1825 ENGLISH POETRY 1579-1830: SPENSER AND THE TRADITION

Bernard Barton

Anonymous, "On the Genius of Bernard Barton" The Minerva [New York] NS 3 (13 August 1825) 300-01.



BERNARD BARTON, amidst a perhaps uncongenial atmosphere dimmed with sentimental nebulae, occasionally, it may be frequently, exhibits bright scintillations of genius. We are afraid, however, that his excellent taste is on the point of being perverted; that the whining and affectedly domestic muse of the school of poetry has by its semblance of innocence, allured him into its somniferous shades. Viewing this poet as a hopeful candidate for fame, and as endowed with powers to undertake the weary pilgrimage to its temple, we are rather eager to obtain the humble merit of cheering him on his way; but he is doubtless aware of the toilsome length of the journey, that it is like the road leading to the paradise of the Indian warriors, beset with difficulties which can only be surmounted by courage the most undaunted, and perseverance the most indefatigable. To have deserved the meed of glory is not even sufficient. The poet must amuse the dull, and interest the careless, by reiterated claims; and after all, the laurel may spring up only from the sod that wraps his clay, and grow entwined with the cypress that overshadows his tomb. Yet mankind can hardly be blamed for this seeming act of injustice. There are so many pretenders to poetic inspiration, so many stringers together of rhyme, which is the vulgar attribute of poetry, so many aspirants who present themselves at the gates of immortality, that it is natural to dread being detained by the pretensions of a new candidate, and every one who announces himself for the first time as a messenger from Parnassus may expect that the public will take but a hasty perusal of his credentials. We were well aware, however, that to the absence of attention, to the defect of mental perception in the mass of readers, or to the want of a heart whose feelings are interested in impartially pointing out the beauteous proportions of a literary fabric, may be attributed much of the neglect which too often attends the exertions of modest unpretending genius. But we again repeat that all this is more to be lamented than blamed. Most men are so much involved in the vortex of pains, pleasures, and passions, that they must leave to a few the task of discovering what is interesting and beautiful; however pleased they may be. to sit down to the banquet, they have not leisure to cater for the provisions; they maybe aware of the value of the ore, but have not time to probe every part of the soil in quest of it.

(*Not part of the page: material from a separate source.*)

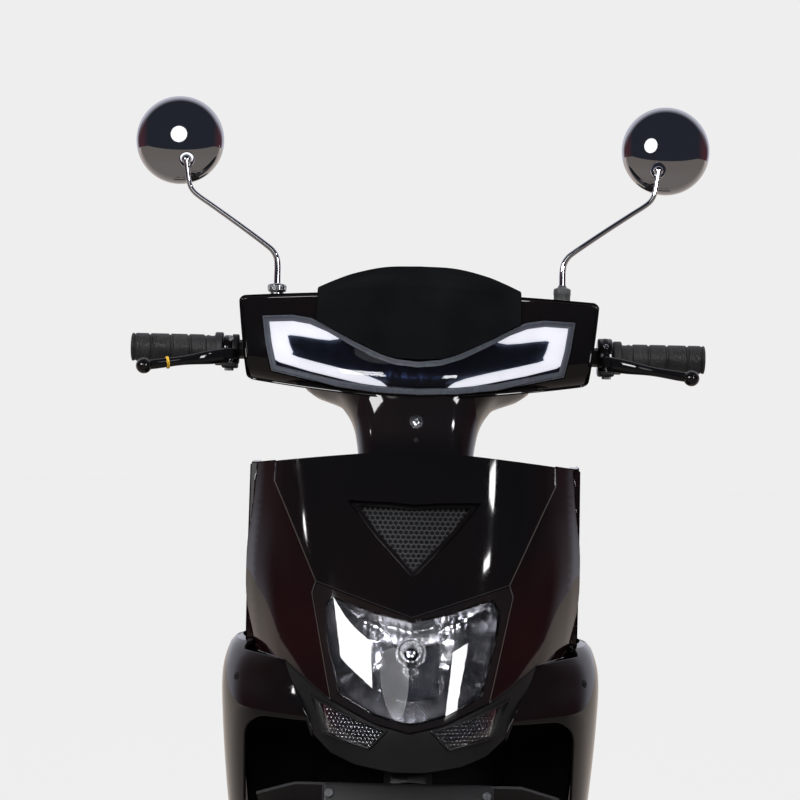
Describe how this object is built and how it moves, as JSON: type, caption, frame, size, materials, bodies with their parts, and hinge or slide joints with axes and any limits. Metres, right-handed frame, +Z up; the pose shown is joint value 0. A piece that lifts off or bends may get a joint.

Bernard Barton has, however, entered at least on the threshold of public favour; for we believe that a real third edition of his first volume is now published; and if a muse, whose song is inspired by the purest moral feeling, who has modestly exerted all its powers, such as they are, to soothe the angry passions of mankind and to forward the reign of meekness, innocence, and brotherly love — if such a muse may hope from the better feelings of our nature for a kindly reception, that of Bernard Barton may go on rejoicing in its course. If in the cause of virtue he has not been able to come forward with the rich, splendid, and often ostentatious contributions of some who are haughty in their potency, yet, like the mite of the humble widow, what he has given is blessed by its intention; and secure of the approbation of him who can best appreciate its value, and whose rewards last to eternity, he has no reason to envy the loud resounding applause elicited by strong excitement, or the notoriety sought for in the path of reprehensible novelty.

While we express ourselves thus far, as to the sacred character and consecrated nature of the motives of Bernard Barton, we are almost led to believe, in viewing the discrepancy of many parts of his poetry, that the unimaginative education bestowed upon the youth of the respectable sect to which he belongs, may have had a powerful influence in freezing the naturally warm conceptions of a mind ardently enthusiastic, and finely creative of poetical imagery. Such a mind, surrounded by circumstances and amid society whose ideas are generally connected with homely truths and palpable realities, might feel both the principles and peculiarities of its associates operate powerfully as a restraint to the excursions of fancy. We do not, by these observations, mean to taint our pages with the least illiberality towards this sect, for though we are not aware that the distinctive trifles in their manners, and their notoriously commercial spirit, are either the best means of cultivating, or the best mode of demonstrating a mild disposition, yet we take a pleasure in admitting that no sect of christians have better imitated the active benevolence of the founder of their religion, and none have equalled them in the practice of that meekness which he every where recommended should be the distinguishing characteristic of his followers.

It is unfortunately where Mr. Barton becomes argumentative that he ceases to be poetical; forgetting, that when the muse assumes a didactical appearance, it is then she has most occasion to convey her reasoning with sounds of the sweetest melody, and insinuate her principles adorned with the loveliest flowers of fancy. To charm and to warm is the business of the poet, to discover and to convince is that of the philosopher. We are entirely of the opinion of an ingenious writer, who says that what distinguishes pure poetry from other writing, is its aptitude not to sway the judgment by reasoning, but to please the fancy and move the passions by a lively imitation of nature.